Exercise details »
Find every line in the records below that holds the word "from", and copy each one.

Task data »
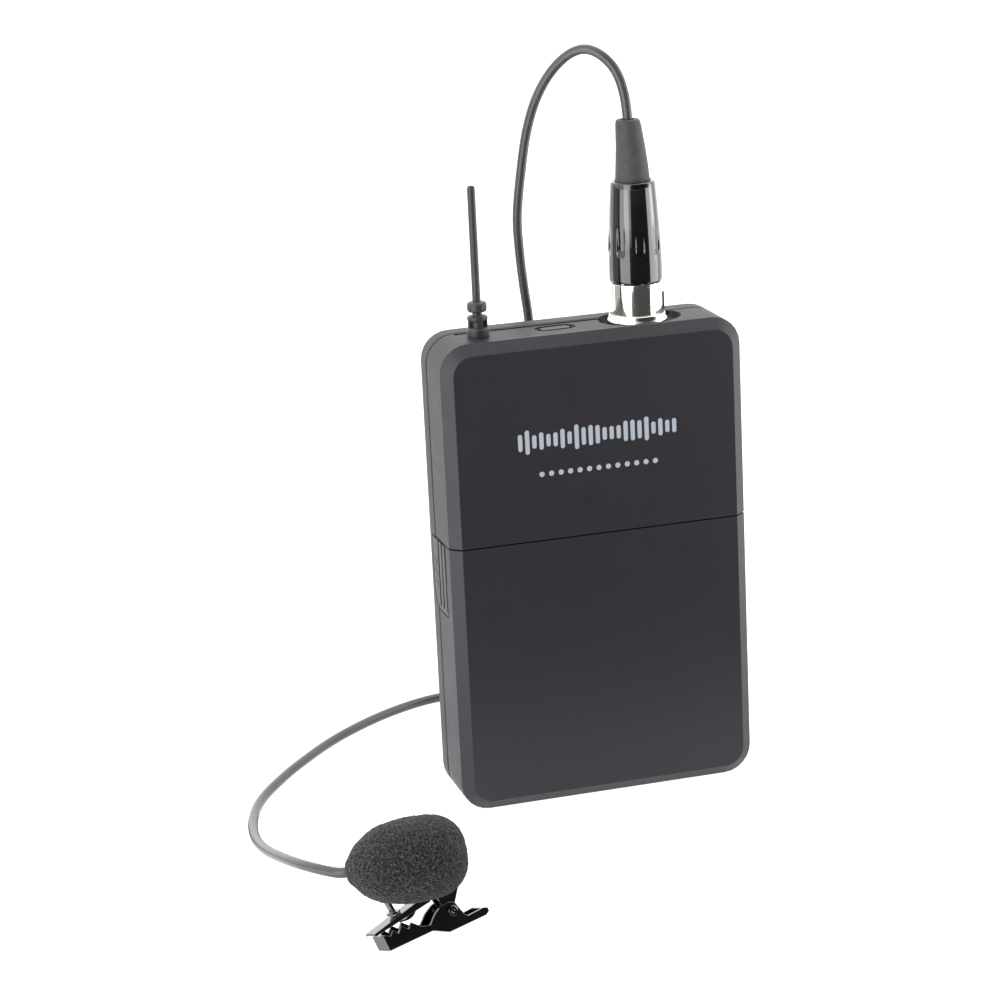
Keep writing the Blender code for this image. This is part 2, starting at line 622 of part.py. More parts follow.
def plug():
    place = Matrix.Translation((SOCKET_X, SOCKET_Y, 0.0))
    shell = collar([(4.6, 88.2), (PLUG_R, 88.2), (PLUG_R, SHELL_TOP - 0.1), (4.6, SHELL_TOP - 0.1)],
                   place, 28)
    cut(shell, box((SOCKET_X, SOCKET_X + 8), (SOCKET_Y - 1.25, SOCKET_Y + 1.25), (98.9, 103.3)))
    finish(shell, "plug_shell", NICKEL)
    tab = box((SOCKET_X + 3.9, SOCKET_X + 5.55), (SOCKET_Y - 1.0, SOCKET_Y + 1.0), (99.2, 103.0))
    finish(tab, "plug_latch", NICKEL, (SOCKET_X + 5.0, SOCKET_Y, 101.0))
    insert = turned([(4.3, 88.2), (4.3, 98.4)], place, 24)
    for x, y in pin_places():
        cut(insert, rod((x, y, 80), (x, y, 95), 0.75, 16))
    finish(insert, "plug_insert", RUBBER)
    sleeve = turned([(5.2, SHELL_TOP + 0.2), (5.45, SHELL_TOP + 0.5), (5.45, 109.0), (5.3, 114.0),
                     (5.0, 119.0), (4.6, SLEEVE_TOP - 0.4), (4.4, SLEEVE_TOP)], place, 28)
    for k in range(8):
        a = 2 * math.pi * k / 8
        turn = place @ Matrix.Rotation(a, 4, "Z")
        cut(sleeve, slab([(4.85, -0.75), (7.0, -0.75), (7.0, 0.75), (4.85, 0.75)], 112.2, 117.0, turn))
    finish(sleeve, "plug_sleeve", GLOSS)
    low, high = SLEEVE_TOP + 0.3, BOOT_TOP
    loops = []
    for t in (0.0, 0.08, 0.3, 0.6, 0.85, 1.0):
        radius = 3.45 - 0.92 * t if t < 1.0 else 2.3
        lean = -BOOT_LEAN * t * t
        loops.append([(SOCKET_X + lean + x, SOCKET_Y + y, low + (high - low) * t)
                      for x, y in circle(radius, 24)])
    finish(loft(loops), "plug_boot", RUBBER)


# ---------------------------------------------------------------- microphone head

MIC_ALONG = MIC @ ALONG_X


def tie_point(x, y, z):
    return TIE @ Vector((x, y, z))


def microphone():
    body = collar([(1.25, -9.0), (2.4, -9.0), (MIC_R, -8.6), (MIC_R, 3.0), (2.35, 3.0), (2.35, -5.0),
                   (1.25, -5.0)], MIC_ALONG)
    finish(body, "mic_body", BLACKED)
    capsule = turned([(2.1, -0.6), (2.1, 2.6)], MIC_ALONG, 28)
    finish(capsule, "mic_capsule", STEEL)
    grille = turned([(MIC_R, 3.2), (MIC_R, 4.2), (2.5, 4.7), (1.4, 5.0)], MIC_ALONG)
    cut(grille, turned([(2.3, 3.0), (2.3, 4.1)], MIC_ALONG, 24))
    for k in range(6):
        turn = MIC_ALONG @ Matrix.Rotation(math.pi / 3 * k, 4, "Z") @ Matrix.Translation((1.5, 0, 0))
        cut(grille, turned([(0.4, 3.0), (0.4, 6.0)], turn, 12))
    finish(grille, "mic_grille", BLACKED)
    relief = turned([(1.1, -6.0), (1.1, -9.2), (1.6, -9.25), (1.25, -12.0)], MIC_ALONG, 24)
    finish(relief, "mic_strain_relief", RUBBER)


def windscreen():
    """Egg of foam with a bore for the microphone and a slot for its holder."""
    profile = [(4.4, -10.6), (5.9, -9.3), (7.1, -7.0), (7.8, -4.0), (FOAM_R, -0.5), (FOAM_R, 2.5),
               (7.7, 5.5), (6.9, 8.0), (5.3, 10.2), (3.4, 11.3), (1.4, 11.75)]
    egg = turned(profile, MIC_ALONG, 26)
    cut(egg, turned([(3.75, -20.0), (3.75, -6.1)], MIC_ALONG, 20))
    cut(egg, turned([(3.1, -7.0), (3.1, 5.4)], MIC_ALONG, 20))
    foot = MIC.inverted() @ tie_point(STUD_X, 0.0, 5.0)
    turn = MIC @ Matrix.Rotation(math.atan2(foot.y, -foot.z), 4, "X")
    front = RING_AT + 1.3 + max(foot.x - RING_AT, 0.0)
    slot = loft([[turn @ Vector((x, y, z)) for x, y in ((-20, -1.2), (front, -1.2), (front, 1.2), (-20, 1.2))]
                 for z in (-12.0, 0.0)])
    cut(egg, slot)
    return finish(egg, "windscreen", FOAM)


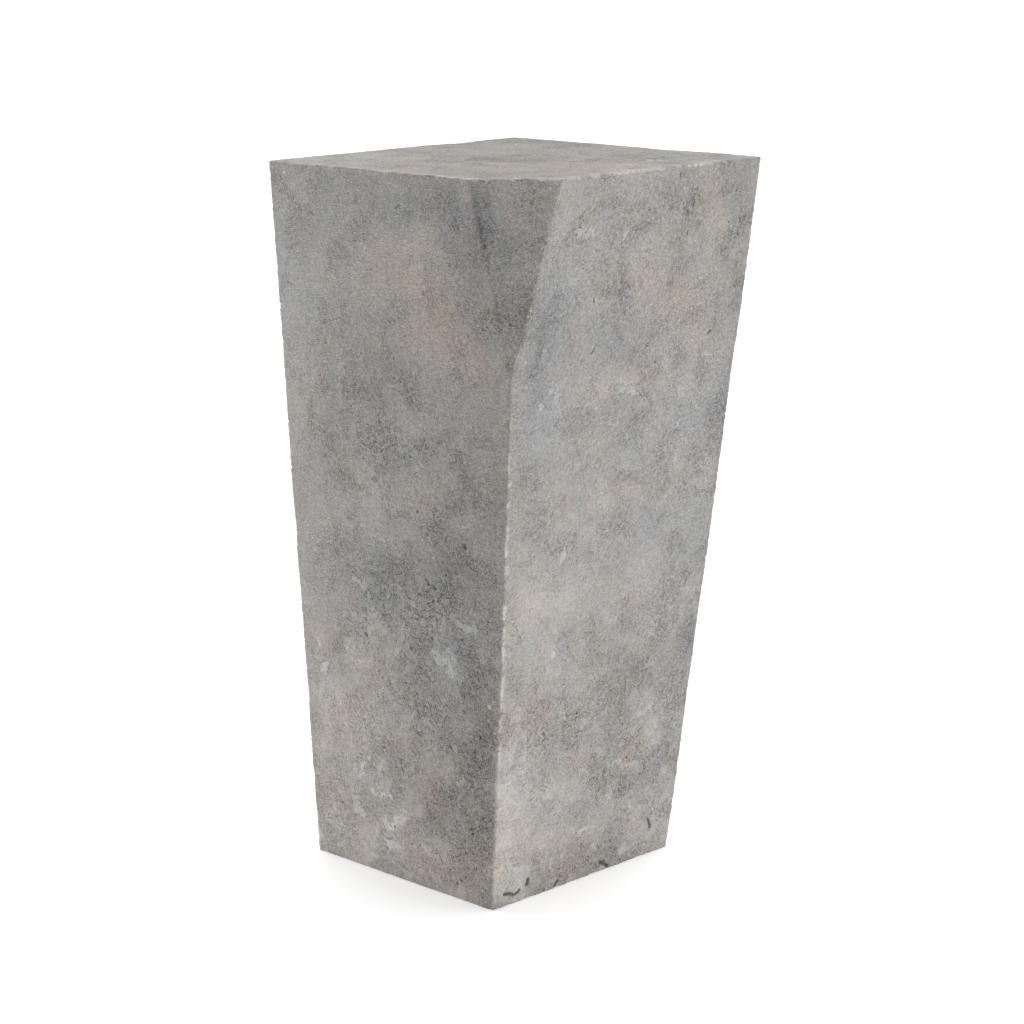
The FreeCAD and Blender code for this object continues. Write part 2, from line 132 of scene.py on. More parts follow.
class Face:
    """A flat face of the coat: its plane, and its own across and up directions."""

    def __init__(self, name):
        self.name = name
        self.corners = FACES[name]
        a, b, c = (CORNERS[corner] for corner in self.corners[:3])
        normal = np.cross(b - a, c - a)
        self.normal = normal / np.linalg.norm(normal)
        self.offset = self.normal @ a
        across = np.cross((0, 0, 1), self.normal) if name != "top" else np.array((1.0, 0, 0))
        self.across = across / np.linalg.norm(across)
        self.up = np.cross(self.normal, self.across)

    def flat(self, points):
        """The points in the face's own two directions."""
        return np.stack([points @ self.across, points @ self.up], axis=-1)

    def solid(self, flat):
        """Points of the face in space, from its own two directions."""
        return self.offset * self.normal + flat[:, :1] * self.across + flat[:, 1:] * self.up

    def at(self, across, up):
        """The point of the face above x or y and z, or on the top above x and y."""
        known = PLACE_AXES.get(self.name, (0, 2))
        missing = 3 - sum(known)
        point = np.zeros(3)
        point[list(known)] = across, up
        point[missing] = (self.offset - self.normal @ point) / self.normal[missing]
        return point


faces = {name: Face(name) for name in FACES}


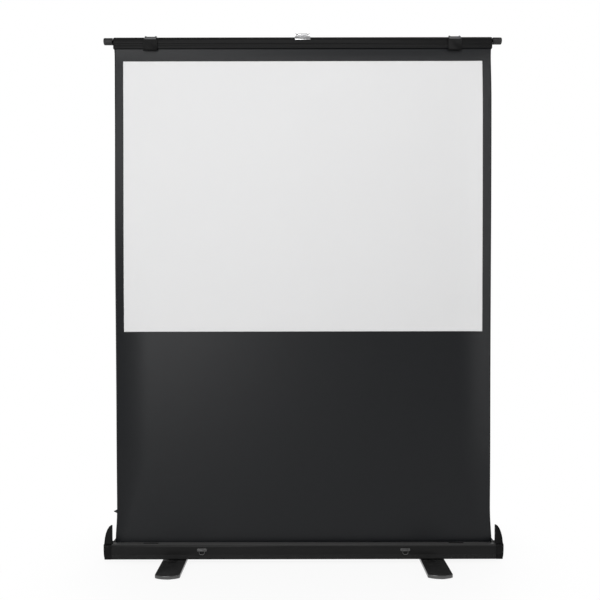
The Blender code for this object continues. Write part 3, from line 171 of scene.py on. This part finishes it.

Worked answer »
The FreeCAD and Blender code for this object continues. Write part 2, from line 132 of scene.py on. More parts follow.
        """Points of the face in space, from its own two directions."""
The Blender code for this object continues. Write part 3, from line 171 of scene.py on. This part finishes it.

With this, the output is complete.